Don’t get me wrong; it isn’t like my grandpa just sat back and did nothing. He had to hustle quite a bit to become a legal resident of the United States. First of all, he needed a letter from one of his former employers vouching for him as an excellent employee and stating that he had a job waiting for him in the States once he got his green card. For some strange reason, Nabor decided to go to some agricultural contractor to get a fake letter written up. This contractor (what in the world is an agricultural contractor anyways?) promised that for the small fee of $50, Nabor would fulfill this portion of the green card process without any problems.

Apparently, La Migra was very familiar with this guy and his letters which he didn’t change very much from client to client; and he had many, many clients.

“Did you ever get your money back,” I asked.

“Oh, yes,” Grandpa said.

“Oh good,” I said, not realizing that he was joking. Actually,  I’m never quite sure when Grandpa Next Door is joking.

“No,” Grandpa said. “I never got my money back.”

This did not help to motivate an already reluctant Nabor. Ramon decided to step in again and ask Nabor’s old boss at the lemon packing company to write the letter. He did.

“He wrote it for free,” Grandpa said endearingly.

This letter worked which meant that Nabor had to hustle even more now. Nabor had to race from his home in Magdalena to the consulate in Nogales for a physical examination and to have his fingerprints taken. After all that, he was rewarded by being told that the consulate was closing for the day and he would have to come back. So Nabor rushed back to Magdalena to sleep in his own bed for one more night before possibly returning to America where he had almost died not too long ago.

The next day, Nabor went back to Nogales for an interview. After the interview, he was issued temporary papers that needed to be stamped by La Migra at the border within thirty days or he would have to start the entire process over again. Nabor didn’t even return home. He got on a ten hour bus ride to Tijuana that very day, not knowing how many more months it was going to be before he saw his family again.

“It all happened very fast,” Grandpa said. “I got to Tijuana with my papers which were sealed and couldn’t be opened or they were no good. I gave the immigration my papers and they stamped them and let me in. I went to La Colonia and started working packing the lemons and in two weeks, I got my green card.”

Nabor was now a legal resident of the United States of America. If he got sick again he could go to a hospital without any worries of being deported. He wasn’t restricted to San Diego or LA during his stay in America. He could now legally roam anywhere in the United States if he wanted to. Shoot! He could walk straight up to La Migra with no fear now. You would think that all of these things would bring relief to young Nabor.

“I felt terrible,” Grandpa Next Door said.

“¿Serio?” I asked just to make sure he wasn’t joking again.

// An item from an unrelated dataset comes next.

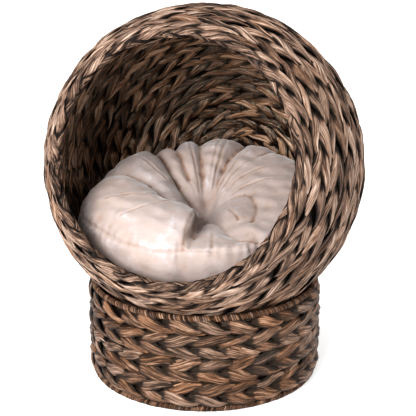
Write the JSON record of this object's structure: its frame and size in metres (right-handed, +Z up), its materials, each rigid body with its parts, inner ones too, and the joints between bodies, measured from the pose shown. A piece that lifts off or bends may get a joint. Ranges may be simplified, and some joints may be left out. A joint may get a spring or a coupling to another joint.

“Serio,” he said. “I never wanted to stay here. But Ramon…”

“Tío Ramon kind of made you?” I said finishing a sentence that I knew he would never finish himself.

“At first I felt terrible,” Grandpa said. “Pero, now I think  it was a good decision. What was I going to do in Mexico? There was no work. No nothing. But at first I felt terrible.”

I guess that’s just the way it goes. No matter how imperfect your home may be it is still your home. Magdalena was where Nabor and Emilia had made their first home together as a family. That’s not an easy thing to just leave behind. In 1960’s Mexico there weren’t many opportunities to improve your life, but for Nabor, his son Toribio, and the rest of the family, it was home.